It's funny how easily priorities change when something or someone in your life vanishes. Not in an amusing way, but in a harsh and unforgiving kind of 'funny'. See - I have always been a frugal person; a quality that I gained from my mother (which she regrets having given). I deny her offers of new clothing, expensive food, or fancy decor; things I don't need; money that I know can go to a better cause. Even in the video games I play I am notorious for hoarding money in copious amounts. This quality of mine was amplified during the time I was with him. My mind kicked into a sort of behemoth frugality mode in which I refused to spend a single penny unless it was absolutely necessary. I wanted to save everything I could to move out there with him, go to college, and to
make something of myself. And I think the difference was that he gave me aspirations and dreams for myself that I never had before. I never had a plan; never really wanted anything in particular. I only lived because, well, it was a lot easier than going out of my way to die. But then he walked into my dark little blasé corner of nothingness with a torch, touched my heart, took my hand, and led me outside my desolate hidey-hole into a world full of dreams and aspirations and opportunities. If only I could see the world's light without his torch there to show me. If only he had not continued on without me, but instead took me with him. If only I could experience what it feels like to truly want something out of life without him there to make me feel it. Because now, I want nothing save the unattainable. I want him.

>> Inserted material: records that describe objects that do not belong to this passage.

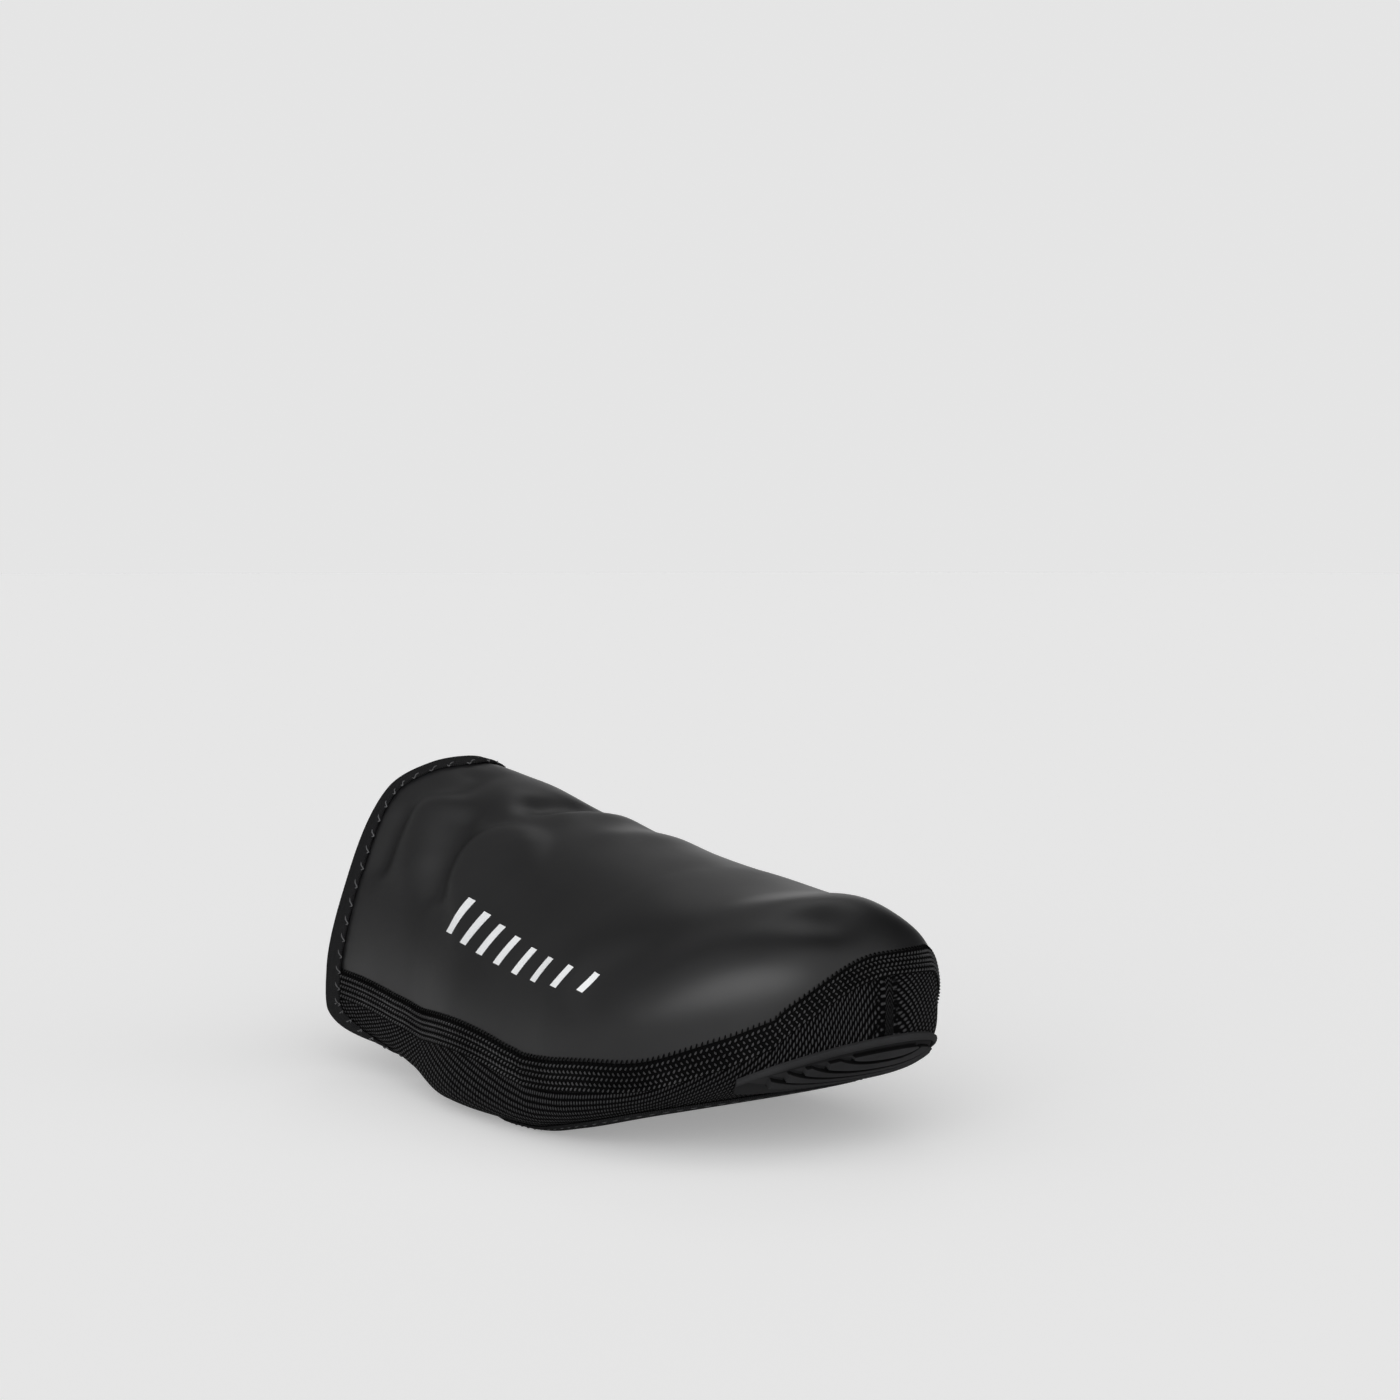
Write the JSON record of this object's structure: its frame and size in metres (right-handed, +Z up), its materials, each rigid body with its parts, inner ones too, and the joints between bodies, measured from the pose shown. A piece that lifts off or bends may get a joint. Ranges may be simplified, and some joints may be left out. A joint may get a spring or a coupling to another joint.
{
  "type": "cycling toe cover",
  "caption": "Soft cover for the front of a cycling shoe: coated upper, ribbed knit rand with a cleat opening, taped edges and a moulded toe pad.",
  "frame": {"origin": "middle of the footprint, on the surface that the cover rests on", "axes": "+X to the toe, +Z up, and the outer (lateral) side of the right foot towards -Y"},
  "size_m": [0.1832, 0.0976, 0.087],
  "materials": {
    "coated_neoprene": "satin coated black",
    "stretch_knit": "ribbed black knit",
    "binding_tape": "woven elastic, black",
    "moulded_rubber": "matt dark grey"
  },
  "bodies": {
    "root": {"upper_shell": "coated_neoprene", "sole_rand": "stretch_knit", "opening_binding": "binding_tape", "cleat_opening_binding": "binding_tape", "toe_pad": "moulded_rubber"}
  },
  "joints": []
}
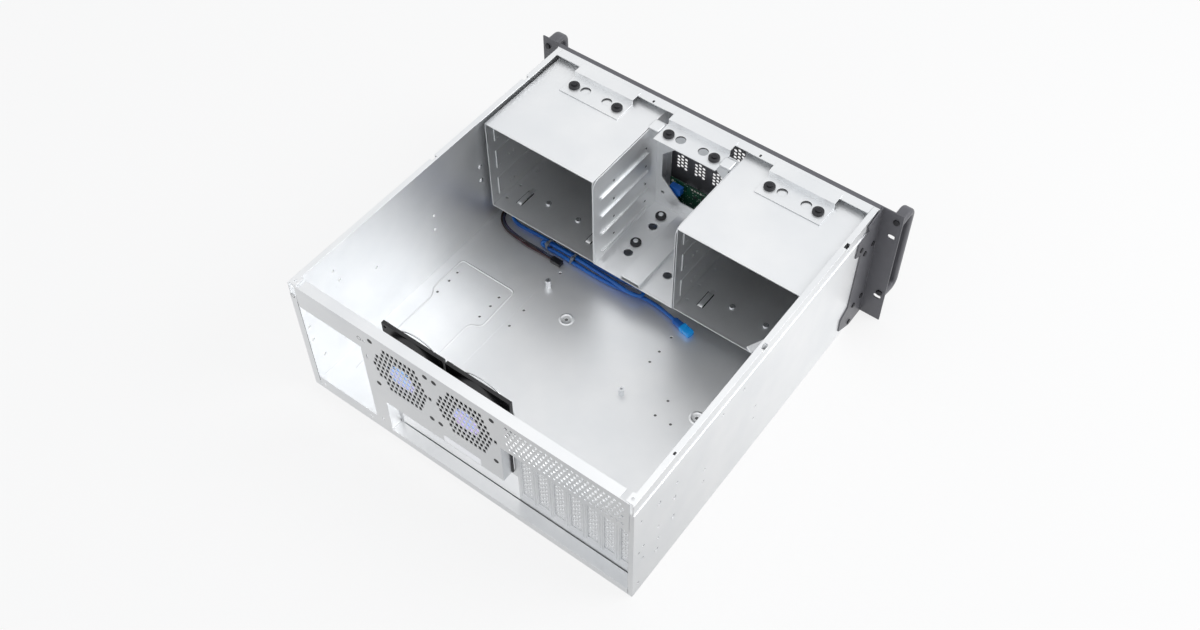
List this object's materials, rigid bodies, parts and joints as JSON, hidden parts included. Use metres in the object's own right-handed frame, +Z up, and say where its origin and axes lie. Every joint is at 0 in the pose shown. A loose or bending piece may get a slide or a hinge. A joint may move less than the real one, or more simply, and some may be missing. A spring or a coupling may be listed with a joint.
{
  "type": "empty rackmount server case",
  "caption": "Open four-unit rackmount case in zinc-coated steel with dark front, rack ears, bow handles, drive cages, rear fans and card slots.",
  "frame": {"origin": "middle of the base of the whole case, handles included", "axes": "+X across the case towards the power supply opening, +Y to the rear, +Z up"},
  "size_m": [0.4826, 0.477, 0.177],
  "materials": {
    "black_screws": "blackened steel",
    "blue_cable": "blue soft plastic",
    "board": "green circuit board",
    "bright_steel": "plated steel",
    "cyan_plug": "light blue moulded plastic",
    "fan_plastic": "moulded black plastic",
    "front_coating": "anthracite powder coat, fine texture",
    "front_plastic": "moulded black plastic",
    "leads": "thin insulated leads, dark colours",
    "lens": "clear moulded plastic",
    "rubber": "moulded black rubber",
    "tie": "clear nylon",
    "zinc_steel": "zinc-coated sheet steel, satin"
  },
  "bodies": {
    "case": {"bay_cover_left_1": "front_plastic", "bay_cover_left_2": "front_plastic", "bay_cover_left_3": "front_plastic", "bay_cover_right_1": "front_plastic", "bay_cover_right_2": "front_plastic", "bay_cover_right_3": "front_plastic", "bracket_grommets": "rubber", "bracket_pins": "bright_steel", "cable_ties": "tie", "cage_screws": "bright_steel", "cage_strap": "zinc_steel", "centre_bracket": "zinc_steel", "chassis_tray": "zinc_steel", "drive_cage_left": "zinc_steel", "drive_cage_right": "zinc_steel", "ear_left": "front_coating", "ear_right": "front_coating", "ear_screws": "black_screws", "fan_frame_1": "fan_plastic", "fan_frame_2": "fan_plastic", "fan_guard_1": "bright_steel", "fan_guard_2": "bright_steel", "fan_plate": "zinc_steel", "fan_screws": "black_screws", "far_plug": "cyan_plug", "front_bezel": "front_coating", "front_panel": "zinc_steel", "front_port_sockets": "bright_steel", "handle_left": "front_coating", "handle_right": "front_coating", "handle_screws": "black_screws", "hanger_centre": "zinc_steel", "hanger_grommets": "rubber", "hanger_left": "zinc_steel", "hanger_right": "zinc_steel", "hanger_screws": "bright_steel", "io_slot_plate": "zinc_steel", "lead_bundle": "leads", "lead_plug": "fan_plastic", "light_lenses": "lens", "port_board": "board", "port_cable": "blue_cable", "port_hank": "blue_cable", "port_plug": "blue_cable", "port_tail": "blue_cable", "rear_panel": "zinc_steel", "slot_cover_1": "zinc_steel", "slot_cover_2": "zinc_steel", "slot_cover_3": "zinc_steel", "slot_cover_4": "zinc_steel", "slot_cover_5": "zinc_steel", "slot_cover_6": "zinc_steel", "slot_cover_7": "zinc_steel", "slot_cover_screws": "bright_steel", "standoffs": "bright_steel", "strap_screw": "bright_steel"},
    "left_rotor": {"fan_rotor_1": "fan_plastic"},
    "right_rotor": {"fan_rotor_2": "fan_plastic"},
    "power_cap": {"power_button": "front_plastic"},
    "reset_cap": {"reset_button": "front_plastic"}
  },
  "joints": [
    {"name": "left_rotor_spin", "type": "hinge", "parent": "case", "child": "left_rotor", "pos_m": [0.0687, 0.225, 0.129], "axis": [0, 1, 0], "continuous": true},
    {"name": "right_rotor_spin", "type": "hinge", "parent": "case", "child": "right_rotor", "pos_m": [-0.0142, 0.225, 0.129], "axis": [0, 1, 0], "continuous": true},
    {"name": "power_press", "type": "slide", "parent": "case", "child": "power_cap", "axis": [0, 1, 0], "range_m": [0, 0.001], "stiffness_N_per_m": 400},
    {"name": "reset_press", "type": "slide", "parent": "case", "child": "reset_cap", "axis": [0, 1, 0], "range_m": [0, 0.001], "stiffness_N_per_m": 400}
  ]
}
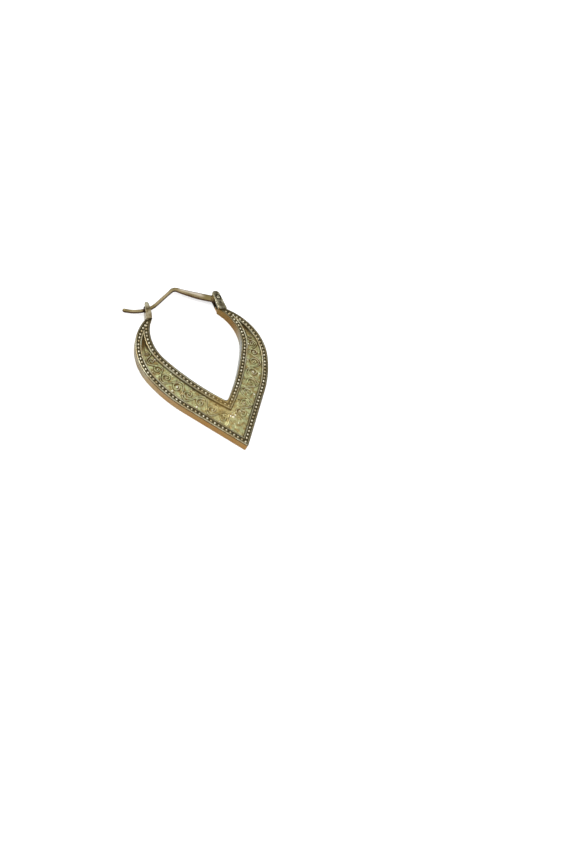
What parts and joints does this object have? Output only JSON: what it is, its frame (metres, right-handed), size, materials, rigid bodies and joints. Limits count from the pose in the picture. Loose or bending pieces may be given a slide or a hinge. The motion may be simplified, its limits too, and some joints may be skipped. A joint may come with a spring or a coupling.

Now that the beautiful scene in my mind has deteriorated with his absence, my desire to hoard as much money as I can has faded. I want to spend my savings on whatever will provide me with instant gratification whether it be food or games or soda. Yesterday I purchased two coloring books and three threads of embroidery floss amounting to over $13. Today I treated myself to fast food resulting in the loss of another $7. Part of me is terrified of this change in my attitude because it is just another sign that I am helpless without him. The other part of me really wants a Chocolate Fudge Brownie Milkshake from Steak N' Shake.
I told my therapist that I would wake up at 10:00 and shower at least four days this week. It is now 6:00 in the morning, I have not slept yet, and the only shower I have taken thus far was Thursday. One step forward, thirty steps back.